■ Description of the task ■
Take the entries below and print only the lines from the one with "Write the Blender Python" through the one with "at life size.", exactly as they stand, both ends included.

☆ ☆ ☆ ☆ ☆ ☆ ☆

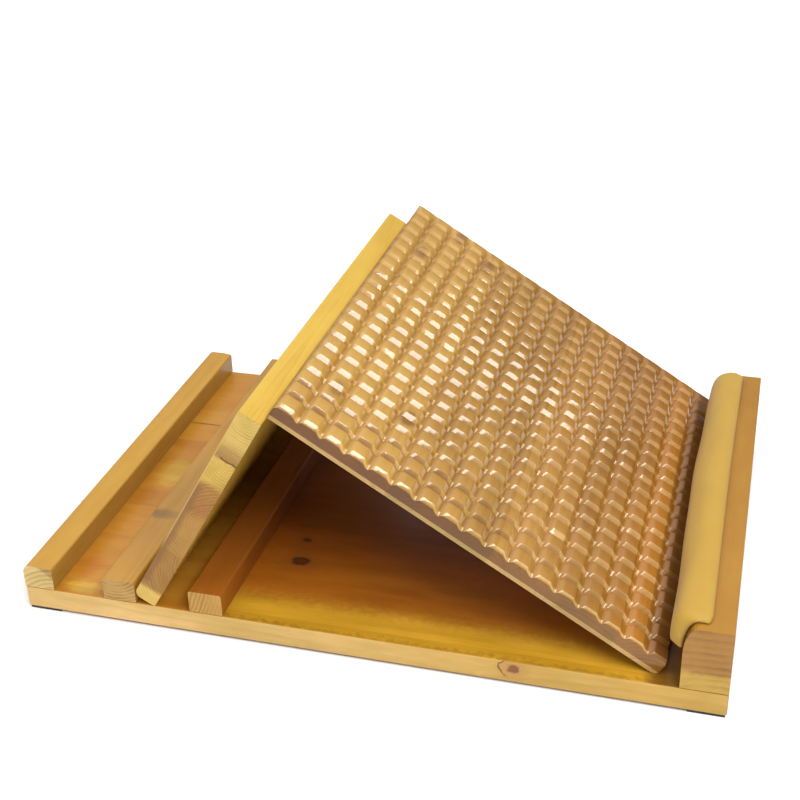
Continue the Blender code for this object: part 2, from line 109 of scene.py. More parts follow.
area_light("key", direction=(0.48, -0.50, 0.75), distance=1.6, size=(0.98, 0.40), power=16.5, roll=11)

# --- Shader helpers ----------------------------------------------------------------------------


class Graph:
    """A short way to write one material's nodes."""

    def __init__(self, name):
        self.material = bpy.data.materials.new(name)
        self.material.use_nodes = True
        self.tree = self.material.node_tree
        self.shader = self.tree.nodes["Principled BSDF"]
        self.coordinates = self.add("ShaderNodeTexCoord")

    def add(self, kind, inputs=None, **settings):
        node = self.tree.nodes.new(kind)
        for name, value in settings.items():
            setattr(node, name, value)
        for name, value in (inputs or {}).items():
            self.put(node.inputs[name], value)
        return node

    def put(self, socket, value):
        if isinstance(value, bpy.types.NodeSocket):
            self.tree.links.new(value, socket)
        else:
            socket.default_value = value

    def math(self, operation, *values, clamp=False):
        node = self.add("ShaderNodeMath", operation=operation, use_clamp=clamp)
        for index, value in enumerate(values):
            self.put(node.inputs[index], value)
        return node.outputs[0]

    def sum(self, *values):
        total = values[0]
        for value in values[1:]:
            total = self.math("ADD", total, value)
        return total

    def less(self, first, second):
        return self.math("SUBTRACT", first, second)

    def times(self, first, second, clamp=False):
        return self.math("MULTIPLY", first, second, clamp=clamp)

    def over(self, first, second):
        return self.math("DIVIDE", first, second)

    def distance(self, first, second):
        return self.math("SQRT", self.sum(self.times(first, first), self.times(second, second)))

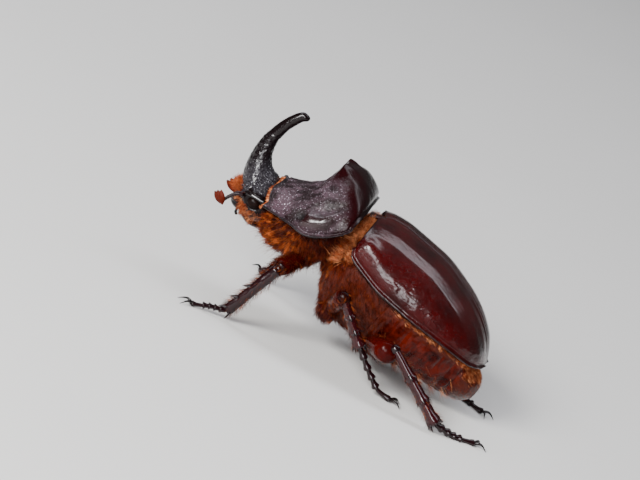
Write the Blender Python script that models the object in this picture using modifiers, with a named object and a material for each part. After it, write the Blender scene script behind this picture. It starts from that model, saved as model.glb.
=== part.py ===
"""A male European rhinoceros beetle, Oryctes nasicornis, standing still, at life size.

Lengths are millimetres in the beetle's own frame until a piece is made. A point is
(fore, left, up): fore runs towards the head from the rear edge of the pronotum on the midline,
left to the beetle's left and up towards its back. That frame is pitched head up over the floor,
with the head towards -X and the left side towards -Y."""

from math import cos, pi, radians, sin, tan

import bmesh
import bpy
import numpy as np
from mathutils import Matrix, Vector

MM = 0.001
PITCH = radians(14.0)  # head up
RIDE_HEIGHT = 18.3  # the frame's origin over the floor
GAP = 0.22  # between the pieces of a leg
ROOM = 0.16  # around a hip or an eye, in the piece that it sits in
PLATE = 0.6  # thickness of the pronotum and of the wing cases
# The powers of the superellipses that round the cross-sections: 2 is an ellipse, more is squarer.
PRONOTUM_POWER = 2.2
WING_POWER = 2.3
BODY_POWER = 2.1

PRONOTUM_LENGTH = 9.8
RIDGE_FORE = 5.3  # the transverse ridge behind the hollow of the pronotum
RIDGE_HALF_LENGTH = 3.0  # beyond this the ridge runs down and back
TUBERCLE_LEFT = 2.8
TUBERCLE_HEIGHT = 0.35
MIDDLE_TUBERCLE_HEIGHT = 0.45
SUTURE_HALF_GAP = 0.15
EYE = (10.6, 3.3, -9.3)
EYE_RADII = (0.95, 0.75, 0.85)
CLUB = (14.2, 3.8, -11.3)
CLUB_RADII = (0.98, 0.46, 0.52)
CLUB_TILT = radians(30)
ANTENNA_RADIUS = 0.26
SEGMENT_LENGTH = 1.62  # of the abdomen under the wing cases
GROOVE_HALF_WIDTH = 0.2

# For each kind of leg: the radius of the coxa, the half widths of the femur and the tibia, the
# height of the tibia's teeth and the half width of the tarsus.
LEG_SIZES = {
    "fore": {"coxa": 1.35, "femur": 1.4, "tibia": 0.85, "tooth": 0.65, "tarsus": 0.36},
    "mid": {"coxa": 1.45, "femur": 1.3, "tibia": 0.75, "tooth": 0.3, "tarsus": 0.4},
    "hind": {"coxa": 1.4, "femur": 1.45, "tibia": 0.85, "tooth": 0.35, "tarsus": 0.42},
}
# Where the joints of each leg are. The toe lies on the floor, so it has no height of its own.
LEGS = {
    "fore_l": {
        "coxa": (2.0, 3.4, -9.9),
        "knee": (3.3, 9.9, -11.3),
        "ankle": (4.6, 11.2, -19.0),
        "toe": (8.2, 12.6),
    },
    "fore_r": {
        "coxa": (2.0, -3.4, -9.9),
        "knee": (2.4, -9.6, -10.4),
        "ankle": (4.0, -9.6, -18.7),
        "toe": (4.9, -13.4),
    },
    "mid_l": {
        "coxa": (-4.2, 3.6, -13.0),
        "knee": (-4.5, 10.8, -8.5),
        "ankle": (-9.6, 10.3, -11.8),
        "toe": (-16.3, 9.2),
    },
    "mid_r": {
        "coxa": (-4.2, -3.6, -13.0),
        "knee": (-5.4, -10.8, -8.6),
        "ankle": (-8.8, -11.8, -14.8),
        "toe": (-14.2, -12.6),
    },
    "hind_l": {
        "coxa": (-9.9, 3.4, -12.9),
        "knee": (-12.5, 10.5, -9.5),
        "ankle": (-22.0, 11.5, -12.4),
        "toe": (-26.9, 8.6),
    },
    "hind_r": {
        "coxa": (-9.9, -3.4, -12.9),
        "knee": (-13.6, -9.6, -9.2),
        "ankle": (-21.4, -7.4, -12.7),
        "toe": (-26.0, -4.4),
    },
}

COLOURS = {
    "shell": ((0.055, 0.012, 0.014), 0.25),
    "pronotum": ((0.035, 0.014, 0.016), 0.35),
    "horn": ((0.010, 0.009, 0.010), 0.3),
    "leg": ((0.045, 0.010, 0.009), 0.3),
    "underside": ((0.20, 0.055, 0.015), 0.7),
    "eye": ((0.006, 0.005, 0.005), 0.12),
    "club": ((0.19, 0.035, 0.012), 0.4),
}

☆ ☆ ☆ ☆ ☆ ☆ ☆

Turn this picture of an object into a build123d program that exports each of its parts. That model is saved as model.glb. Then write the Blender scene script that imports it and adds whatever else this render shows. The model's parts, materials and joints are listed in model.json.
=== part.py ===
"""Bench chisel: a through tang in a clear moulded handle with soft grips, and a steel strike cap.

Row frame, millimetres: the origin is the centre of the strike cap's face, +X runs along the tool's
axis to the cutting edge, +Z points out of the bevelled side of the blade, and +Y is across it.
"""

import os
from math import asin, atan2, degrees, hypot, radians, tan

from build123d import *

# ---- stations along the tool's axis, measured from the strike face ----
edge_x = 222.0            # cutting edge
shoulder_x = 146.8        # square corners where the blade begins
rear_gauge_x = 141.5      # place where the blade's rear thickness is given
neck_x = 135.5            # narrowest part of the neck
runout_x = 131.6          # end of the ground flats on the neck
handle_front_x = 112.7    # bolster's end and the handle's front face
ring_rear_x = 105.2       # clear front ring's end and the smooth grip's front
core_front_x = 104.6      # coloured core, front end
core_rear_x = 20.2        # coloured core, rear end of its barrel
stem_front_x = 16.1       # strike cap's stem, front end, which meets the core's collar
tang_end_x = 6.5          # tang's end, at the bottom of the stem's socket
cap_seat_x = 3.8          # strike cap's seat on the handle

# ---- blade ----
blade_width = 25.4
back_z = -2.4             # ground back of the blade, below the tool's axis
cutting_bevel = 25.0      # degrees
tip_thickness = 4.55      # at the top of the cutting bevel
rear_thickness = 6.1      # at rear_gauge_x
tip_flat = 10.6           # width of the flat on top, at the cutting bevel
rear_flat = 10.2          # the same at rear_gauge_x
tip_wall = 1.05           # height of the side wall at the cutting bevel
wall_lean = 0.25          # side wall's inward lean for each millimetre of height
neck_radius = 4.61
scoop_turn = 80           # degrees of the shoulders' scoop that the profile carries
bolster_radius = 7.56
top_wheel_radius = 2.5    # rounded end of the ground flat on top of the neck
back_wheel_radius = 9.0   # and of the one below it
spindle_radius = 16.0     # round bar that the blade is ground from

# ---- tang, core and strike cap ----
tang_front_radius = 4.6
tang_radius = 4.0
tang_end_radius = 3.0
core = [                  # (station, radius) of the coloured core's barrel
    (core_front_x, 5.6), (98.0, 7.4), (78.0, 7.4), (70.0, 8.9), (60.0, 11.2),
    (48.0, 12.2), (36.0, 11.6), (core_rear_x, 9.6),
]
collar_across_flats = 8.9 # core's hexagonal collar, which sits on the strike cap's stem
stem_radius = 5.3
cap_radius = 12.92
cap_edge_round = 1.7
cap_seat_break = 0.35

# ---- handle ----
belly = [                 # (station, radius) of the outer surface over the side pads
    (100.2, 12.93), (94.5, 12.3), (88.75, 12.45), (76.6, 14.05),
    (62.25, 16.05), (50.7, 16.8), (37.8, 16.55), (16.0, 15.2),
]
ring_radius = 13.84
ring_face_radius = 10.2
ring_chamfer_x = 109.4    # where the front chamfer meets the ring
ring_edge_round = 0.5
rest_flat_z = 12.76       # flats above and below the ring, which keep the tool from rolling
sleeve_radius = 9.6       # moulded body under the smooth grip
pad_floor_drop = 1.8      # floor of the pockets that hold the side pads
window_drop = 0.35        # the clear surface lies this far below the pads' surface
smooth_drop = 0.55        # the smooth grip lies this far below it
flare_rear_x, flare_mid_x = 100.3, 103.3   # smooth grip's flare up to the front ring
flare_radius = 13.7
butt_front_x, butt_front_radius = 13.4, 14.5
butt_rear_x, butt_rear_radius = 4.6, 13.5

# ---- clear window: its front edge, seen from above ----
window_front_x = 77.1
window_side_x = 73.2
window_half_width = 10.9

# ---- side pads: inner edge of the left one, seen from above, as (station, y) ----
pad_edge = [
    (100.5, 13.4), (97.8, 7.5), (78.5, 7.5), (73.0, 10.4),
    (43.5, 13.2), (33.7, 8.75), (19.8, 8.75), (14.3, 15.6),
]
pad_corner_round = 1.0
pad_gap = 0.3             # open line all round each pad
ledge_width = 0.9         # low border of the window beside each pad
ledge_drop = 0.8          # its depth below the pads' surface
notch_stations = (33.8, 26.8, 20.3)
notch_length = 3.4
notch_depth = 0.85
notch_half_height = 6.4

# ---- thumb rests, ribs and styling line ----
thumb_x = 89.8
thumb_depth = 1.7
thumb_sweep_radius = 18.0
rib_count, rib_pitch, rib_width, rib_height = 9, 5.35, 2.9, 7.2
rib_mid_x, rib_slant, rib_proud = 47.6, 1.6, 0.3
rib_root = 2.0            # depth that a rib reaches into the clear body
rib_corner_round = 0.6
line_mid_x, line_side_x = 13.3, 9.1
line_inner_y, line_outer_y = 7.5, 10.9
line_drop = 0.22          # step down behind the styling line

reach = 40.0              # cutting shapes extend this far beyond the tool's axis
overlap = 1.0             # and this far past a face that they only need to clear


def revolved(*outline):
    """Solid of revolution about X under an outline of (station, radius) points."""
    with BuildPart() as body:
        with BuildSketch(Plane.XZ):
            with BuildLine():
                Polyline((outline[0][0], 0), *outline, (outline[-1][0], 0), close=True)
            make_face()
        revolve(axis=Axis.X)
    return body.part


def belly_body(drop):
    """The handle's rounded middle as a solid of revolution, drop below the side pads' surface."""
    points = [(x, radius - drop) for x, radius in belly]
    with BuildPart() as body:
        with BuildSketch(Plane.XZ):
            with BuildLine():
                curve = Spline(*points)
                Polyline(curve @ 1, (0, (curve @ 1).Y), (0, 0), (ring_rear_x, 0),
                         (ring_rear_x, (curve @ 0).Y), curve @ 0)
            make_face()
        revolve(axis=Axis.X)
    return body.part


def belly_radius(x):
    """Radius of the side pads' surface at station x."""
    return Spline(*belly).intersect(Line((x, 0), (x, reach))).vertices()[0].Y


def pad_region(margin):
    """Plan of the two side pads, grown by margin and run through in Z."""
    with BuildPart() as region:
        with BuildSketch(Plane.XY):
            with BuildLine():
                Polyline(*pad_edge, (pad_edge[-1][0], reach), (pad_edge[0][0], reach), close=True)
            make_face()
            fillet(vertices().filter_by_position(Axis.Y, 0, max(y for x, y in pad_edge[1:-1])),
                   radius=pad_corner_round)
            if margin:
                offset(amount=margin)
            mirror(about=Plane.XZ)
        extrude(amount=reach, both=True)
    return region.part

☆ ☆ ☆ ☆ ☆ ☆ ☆

■ Complete answer ■
Write the Blender Python script that models the object in this picture using modifiers, with a named object and a material for each part. After it, write the Blender scene script behind this picture. It starts from that model, saved as model.glb.
=== part.py ===
"""A male European rhinoceros beetle, Oryctes nasicornis, standing still, at life size.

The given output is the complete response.